Pour toutes ces raisons, les intérêts du mouvement coïncident parfaitement à ceux de l’Etat du Mali. Faut-il en déduire que le mouvement n’est qu’une création, une marionnette de l’Etat comme le fut, un moment, le GATIA? On ne sait. En tout cas, il ne nous paraît pas anodin que le mouvement soit dirigé par un homme d’Etat de la trempe d’Ousmane Issoufi Maiga. Né en 1945 dans la région de Gao, ce Songhoi est un financier diplômé de l’Université de Kiev (Ukraine), de l’American University de Washington (États-Unis). Après un passage à la Banque Mondiale et au ministère français des Finances, il retourne au Mali. Directeur adjoint de la Caisse autonome d’amortissement pendant une décennie, çil devient ensuite Conseiller technique du ministre des Finances (1988). Secrétaire général dudit ministre pendant 7 ans, Issoufi est nommé, en 2002, ministre de la Jeunesse et des Sports: il organise avec brio la Coupe d’Afrique des Nations qui se déroule au Mali. Après l’élection d’Amadou Toumani Touré à la présidence de la République, il entre au gouvernement d’Ahmed Mohamed ag Hamani, le 14 juin 2002, en tant que ministre de l’Économie et des Finances. Le 16 octobre 2002, il devient ministre des Transports et de l’Équipement.
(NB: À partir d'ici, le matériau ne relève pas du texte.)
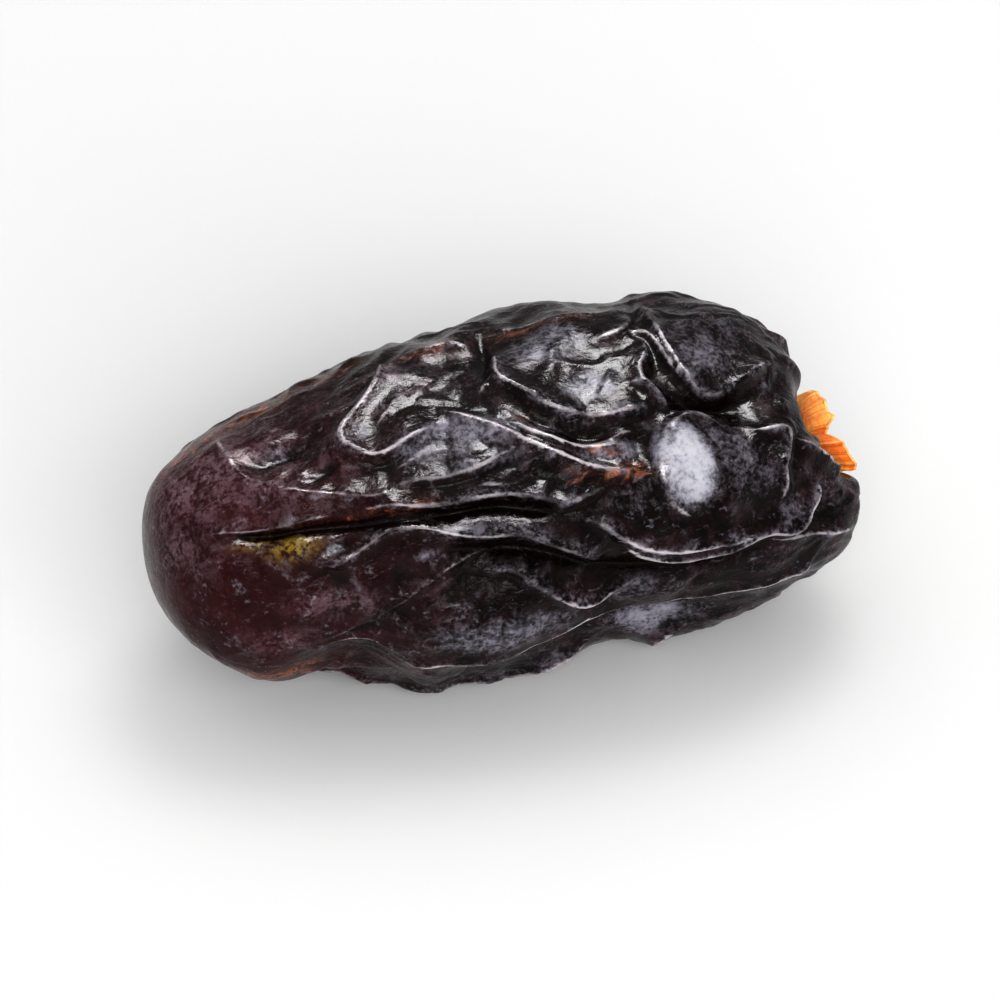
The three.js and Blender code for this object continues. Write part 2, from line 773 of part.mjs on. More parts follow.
const fruitSkin = new THREE.MeshStandardMaterial({
  color: 0x240c0e,
  roughness: 0.38,
  metalness: 0,
});
const calyxWood = new THREE.MeshStandardMaterial({
  color: 0xb5651d,
  roughness: 0.75,
  metalness: 0,
});

const fruit = new THREE.Mesh(makeFruit(), fruitSkin);
fruit.name = "fruit";
const calyx = new THREE.Mesh(makeCalyx(), calyxWood);
calyx.name = "calyx";

// Both pieces move together, so that the date lies on z = 0 round the origin
const outline = new THREE.Box3().setFromObject(fruit).union(new THREE.Box3().setFromObject(calyx));
const middle = outline.getCenter(new THREE.Vector3());
const date = new THREE.Group();
date.name = "medjool_date";
for (const piece of [fruit, calyx]) {
  piece.geometry.translate(-middle.x, -middle.y, -outline.min.z);
  piece.geometry.computeVertexNormals();
  date.add(piece);
}

export default date;
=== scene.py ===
import math
import bpy
import numpy as np
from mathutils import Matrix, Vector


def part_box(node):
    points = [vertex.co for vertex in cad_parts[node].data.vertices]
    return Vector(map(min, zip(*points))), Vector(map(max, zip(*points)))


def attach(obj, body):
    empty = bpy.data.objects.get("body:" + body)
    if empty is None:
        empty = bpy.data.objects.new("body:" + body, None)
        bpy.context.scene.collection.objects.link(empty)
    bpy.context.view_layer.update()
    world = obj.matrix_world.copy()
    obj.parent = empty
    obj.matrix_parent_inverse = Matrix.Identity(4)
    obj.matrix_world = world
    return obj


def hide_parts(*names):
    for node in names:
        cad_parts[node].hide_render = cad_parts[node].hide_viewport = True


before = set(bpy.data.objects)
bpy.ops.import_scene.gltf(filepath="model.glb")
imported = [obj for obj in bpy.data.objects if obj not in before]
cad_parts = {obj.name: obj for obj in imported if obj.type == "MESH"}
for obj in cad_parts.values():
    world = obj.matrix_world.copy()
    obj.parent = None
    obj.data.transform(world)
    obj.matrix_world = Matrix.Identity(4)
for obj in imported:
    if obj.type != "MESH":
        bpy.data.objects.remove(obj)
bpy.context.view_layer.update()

# The fruit: one soft sun-dried date, skin and flesh together. It shrank as it dried, so the
# skin stands in folds. Sizes are in millimetres. A place on the skin is (along, around): the
# distance from the blossom end over the smooth body, and degrees from the top towards -Y.
widest_x = 2.0
widest_radius = 11.75
blossom_length = 26.2
stem_length = 20.6
blossom_powers = (1.9, 0.38)
stem_powers = (2.6, 0.4)
body_height_share = 0.96
stem_face_share = (0.55, 0.85)
stem_face_tilt = 0.29
stem_face_low_side = 128
hollow_depth = 3.6
hollow_radius = 4.0
skin_rings = 262
skin_sides = 370
profile_points = 4001

# The profile from the blossom end to the stem end, with its points crowded towards both ends
walk = np.linspace(-1, 1, profile_points)
to_end = np.where(walk < 0, -blossom_length, stem_length)
profile_x = widest_x + to_end * (1 - (1 - abs(walk)) ** 3)
share = (profile_x - widest_x) / to_end
profile_radius = widest_radius * np.where(
    walk < 0,
    np.clip(1 - share ** blossom_powers[0], 0, 1) ** blossom_powers[1],
    np.clip(1 - share ** stem_powers[0], 0, 1) ** stem_powers[1],
)
profile_along = np.append(0, np.cumsum(np.hypot(np.diff(profile_x), np.diff(profile_radius))))
skin_length = profile_along[-1]


def smoothstep(value, low, high):
    share = np.clip((value - low) / (high - low), 0, 1)
    return share * share * (3 - 2 * share)


def smooth_body(along, around):
    """Points of the body without its folds; the stem end is slanted and hollow."""
    x = np.interp(along, profile_along, profile_x)
    radius = np.interp(along, profile_along, profile_radius)
    turn = np.radians(around)
    slant = stem_face_tilt * radius * np.cos(turn - math.radians(stem_face_low_side))
    hollow = hollow_depth * np.exp(-((radius / hollow_radius) ** 2))
    stem_share = smoothstep(along / skin_length, *stem_face_share)
    return np.stack([
        x + stem_share * (slant - hollow),
        -radius * np.sin(turn),
        radius * np.cos(turn) * body_height_share,
    ], -1)


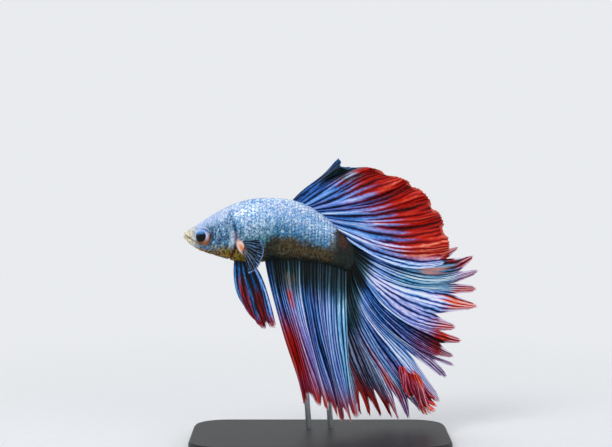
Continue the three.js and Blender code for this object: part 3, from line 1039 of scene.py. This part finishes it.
# %% [markdown]
# ## The fins
# A fin is a web held by bony rays, which branch into two, four and more towards the edge. In
# this breed the web falls short between bundles of rays, so that the edge is combed into
# ribbons. A fin is a fine grid, bent by one formula: each line of the grid runs from the root
# to the outer edge on a curve, the sheet is pleated sideways, the ribbons narrow and sway
# past the ends of the web, and every ray stands up as a ridge. The ray pattern is worked out
# once for the shape and again, in the same words, for the colour.


# %% Curves and places for fins
def through(points, share):
    """A smooth curve through evenly counted points, at shares from 0 to 1."""
    points = np.array(points, float).reshape(len(points), -1)
    last = len(points) - 1
    place = np.clip(share, 0, 1) * last
    i = np.minimum(place.astype(int), last - 1)
    t = (place - i)[..., None]
    before, first = points[np.maximum(i - 1, 0)], points[i]
    second, after = points[i + 1], points[np.minimum(i + 2, last)]
    lean_in, lean_out = (second - before) / 2, (after - first) / 2
    curve = (2 * first - 2 * second + lean_in + lean_out) * t**3
    curve += (3 * second - 3 * first) * t**2 - (2 * lean_in + lean_out) * t**2
    return curve + lean_in * t + first


def on_box(node, shares):
    """Points in the side view, from shares of a solid's box."""
    low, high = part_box(node)
    return [
        (low.x + (high.x - low.x) * right, low.z + (high.z - low.z) * rise)
        for right, rise in shares
    ]


ROOT_SUNK = 0.8 * MM


def along_body(first, last, count, side):
    """Root points sunk a little into the back (side 1) or the belly (side -1)."""
    points = []
    for x in np.linspace(first, last, count):
        _, y, z = middle_at(x)
        far = Vector((x, y, z + side * 20 * MM))
        hit = flesh_tree.ray_cast(far, Vector((0, 0, -side)), 40 * MM)
        points.append((x, hit[0].z - side * ROOT_SUNK))
    return points


print("halfway through 0, 1 and 4:", through([0, 1, 4], np.array([0.5]))[0, 0])


# %% Rays that branch
def branched(ray, along, splits, absolute, rise):
    """How far a point lies from the nearest ray, in shares of the gap between rays.

    ray counts the rays across the fin. At each split a ray parts in two over a stretch of
    its length, so the distance is folded once more."""
    apart = absolute(ray)
    gap = 1.0
    for number, (first, last) in enumerate(splits):
        parted = rise(along, first, last)
        apart = abs(apart - parted * 0.25 * 0.5**number)
        gap = gap * (1.0 - parted * 0.5)
    return apart / gap


def ray_crest(ray, along, splits):
    """1 on a ray and 0 midway between two, for arrays."""
    apart = branched(ray, along, splits, lambda v: np.abs(v - np.floor(v) - 0.5), smooth_rise)
    return 0.5 + 0.5 * np.cos(2 * np.pi * np.minimum(apart, 0.5))


print("on a ray and between two:", ray_crest(np.array([0.5, 1.0]), np.zeros(2), []).round(2))


# %% The fin formula
def ribbon_of(fin, across):
    """Each line's ribbon: its number, its middle, where across it the line lies, and how far
    out on the line the web ends."""
    edges = np.array([0.0] + [place for place, _ in fin["notches"]] + [1.0])
    depths = np.array([0.06] + [depth for _, depth in fin["notches"]] + [0.06])
    number = np.clip(np.searchsorted(edges, across, side="right") - 1, 0, len(edges) - 2)
    middle = (edges[number] + edges[number + 1]) / 2
    share = (across - edges[number]) / (edges[number + 1] - edges[number])
    depth = depths[number] * (1 - share) + depths[number + 1] * share
    return number, middle, share, 1 - depth


def reach_of(fin, across):
    """The share of its length that each line keeps: less in a notch between two ribbons."""
    cut = np.zeros(across.shape)
    for place, depth in fin["notches"]:
        off = np.abs(across - place)
        near = np.clip(1 - off / fin["notch_half"], 0, 1)
        wide = np.clip(1 - off / (3 * fin["notch_half"]), 0, 1)
        cut = np.maximum(cut, depth * (0.8 * near + 0.2 * wide))
    _, _, share, _ = ribbon_of(fin, across)
    return 1 - cut - fin["round"] * (1 - across**3) * np.abs(2 * share - 1) ** 3


def fin_surface(fin, across, along):
    """Points of the fin's sheet, in metres, for arrays of places across and along it.

    With them come the pleats' wave, how far past the web a point is, and where across its
    ribbon it lies."""
    number, middle, share, web_end = ribbon_of(fin, across)
    free = smooth_rise(along, web_end * 0.97, 1.0)
    keep = 1 - fin["narrow"] * free
    narrowed = middle + (across - middle) * keep
    count = number + 0.5 + (share - 0.5) * keep

    outer = (narrowed - fin["inset"]) / (1 - 2 * fin["inset"])
    root = through(fin["root"], narrowed)
    tip = through(fin["edge"], outer)
    start = np.radians(through(fin["start"], narrowed)[..., 0])
    end = np.radians(through(fin["end"], outer)[..., 0])
    end = end + np.radians(fin["sway"]) * np.sin(2.4 * count + 0.8)
    chord = tip - root
    handle = np.linalg.norm(chord, axis=-1)[..., None] * 0.38
    first = root + handle * np.stack([np.cos(start), np.sin(start)], -1)
    second = tip - handle * np.stack([np.cos(end), np.sin(end)], -1)
    s = along[..., None]
    flat = root * (1 - s) ** 3 + first * 3 * s * (1 - s) ** 2
    flat = flat + second * 3 * s**2 * (1 - s) + tip * s**3
    snake = fin["snake"] * along**2 * np.sin(9 * along + 17 * narrowed + count)
    flat = flat + np.stack([-chord[..., 1], chord[..., 0]], -1) * snake[..., None]

    phase = fin["pleats"] * (narrowed + 0.035 * np.sin(9 * narrowed + 1)) + 0.2 * along
    wave = np.sin(2 * np.pi * phase) * 0.8 + 0.3 * np.sin(4 * np.pi * phase + 1)
    sideways = fin["side"](flat[..., 0], root[..., 0], along, narrowed)
    sideways = sideways + fin["pleat_depth"] * along * wave
    sideways = sideways + fin["curl"] * free * np.sin(1.9 * number + 0.4)
    return np.stack([flat[..., 0], sideways, flat[..., 1]], -1), wave, free, share


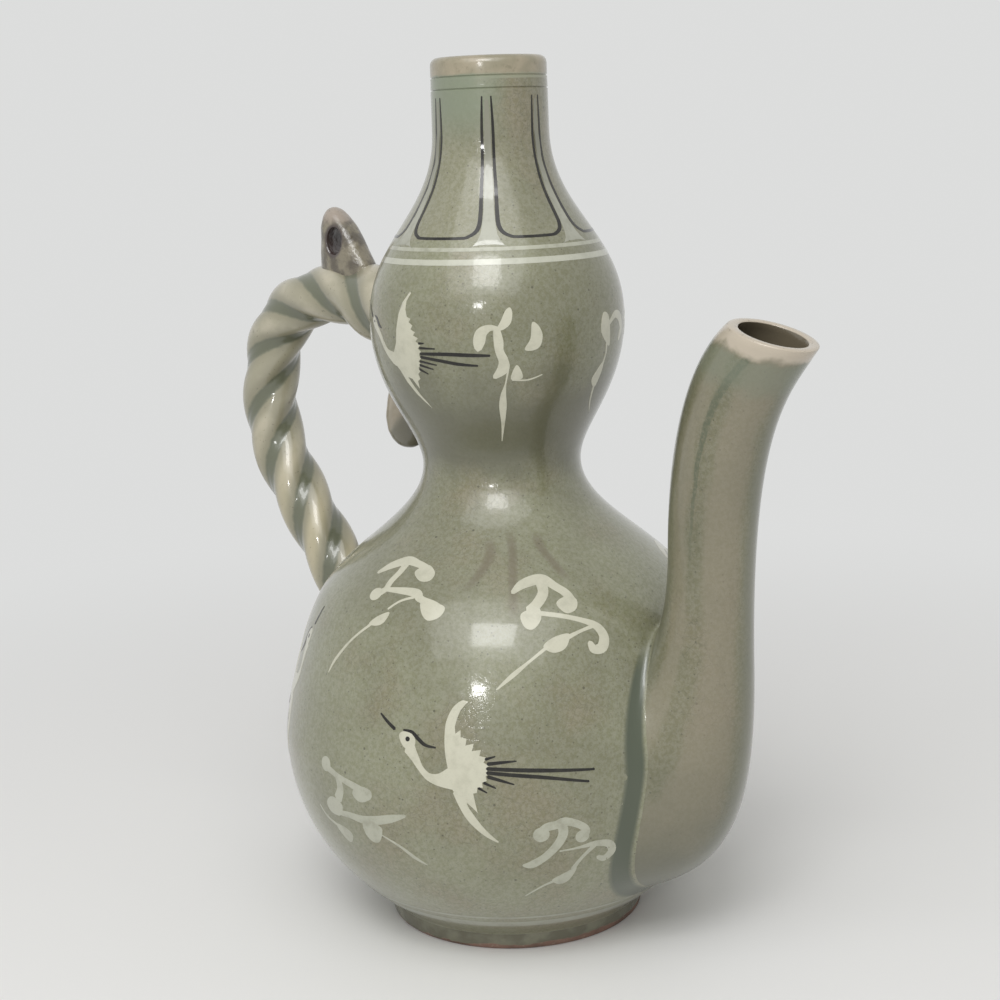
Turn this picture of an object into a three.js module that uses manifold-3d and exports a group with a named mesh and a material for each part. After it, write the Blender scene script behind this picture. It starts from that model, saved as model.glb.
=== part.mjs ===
// A celadon ewer in the form of a double gourd, with a twisted vine handle and a long spout.
// It is built as a potter builds it: two thrown bulbs, a neck and a lip coil joined end to end on a turned
// foot, and a spout, a handle of three clay strands, a cord loop and a vine tail set on with slip.
// Millimetres. +Z is up, the spout points along +X and the handle along -X.

import * as THREE from 'three';
import { mergeVertices } from 'three/addons/utils/BufferGeometryUtils.js';
import Module from 'manifold-3d';

const wasm = await Module();
wasm.setup();

// Clay walls and the clearance that stands for the slip between two joined pieces
const wall = 4.4;
const floorThickness = 6;
const jointGap = 0.3;

// Foot
const footRadius = 42;
const footTopRadius = 43.1;
const footHeight = 5.6;
const footRingWidth = 6;
const footEdgeChamfer = 0.8;

// Lower bulb: the outline swells from the foot to the belly, then falls over the shoulder to the waist
const footFlareOut = 3.0;
const footFlareUp = 4.4;
const bellyRadius = 74.9;
const bellyHeight = 64.5;
const bellyPullDown = 38.8;
const bellyPullUp = 6;
const shoulderRadius = 61.4;
const shoulderHeight = 110.3;
const shoulderRunIn = 7.1;
const shoulderRise = 11.4;
const shoulderStretch = 1.35;
const waistRadius = 25.7;
const waistHeight = 152;
const waistPullDown = 16.2;

// Upper bulb and neck
const waistPullUp = 11.3;
const upperBellyRadius = 40.9;
const upperBellyHeight = 198.5;
const upperBellyPullDown = 23.6;
const upperBellyPullUp = 26.4;
const neckRadius = 18.5;
const neckRise = 59;
const neckHeight = upperBellyHeight + neckRise;
const neckPullDown = 25.8;
const collarHeight = 22.5;
const mouthHeight = neckHeight + collarHeight;

// Lip
const lipRadius = 18.3;
const lipDepth = 7.2;
const lipOuterRound = 2.4;
const lipInnerRound = 1.6;

// Spout: two curves in the plane of the ewer give its far side and its near side
const spoutWall = 3.2;
const spoutFarRoot = [44.0, 14.4];
const spoutFarRootRun = [28.3, 8.8];
const spoutFarKnee = [93.5, 97.5];
const spoutFarPullDown = 67.9;
const spoutFarPullUp = 74.8;
const spoutFarTip = [116.3, 193.5];
const spoutFarTipRun = [9.4, 14.1];
const spoutNearRoot = [54.5, 97.2];
const spoutNearRootRun = [4.6, 4.3];
const spoutNearKnee = [67.7, 132.5];
const spoutNearPullDown = 35.8;
const spoutNearPullUp = 23.7;
const spoutNearTip = [90.3, 201.7];
const spoutNearTipRun = [17.5, 12.6];
const spoutRootHalfWidth = 47;
const spoutSwellHalfWidth = 19.2;
const spoutKneeHalfWidth = 12.7;
const spoutMouthHalfWidth = 13.2;
const spoutHoleRadius = 10;
const spoutHoleHeight = 52;
const spoutHoleReach = 22;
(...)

Le 29 avril 2004, il prend la tête du gouvernement qu’il quitte, le 27 septembre 2007, pour diriger le conseil d’administration de la société Energie du Mali SA. Sa rigueur lui vaut, de la part des journalistes, le sobriquet de « Pinochet », en référence au vieux dictateur chilien. Ce grand commis de l’Etat, attaché à sa patrie, à son terroir et à son image, quitterait-il sa retraite pour une entreprise qui n’en vaille pas la peine ? Nous ne le pensons pas. C’est pourquoi nous considérons la naissance de son mouvement comme un tournant majeur dans le règlement de la crise du nord. La garantie que dans la mise en œuvre des accords de paix, la voix des civils peut dominer celle des armes. La garantie que les populations civiles ne seront pas les dindons de la farce.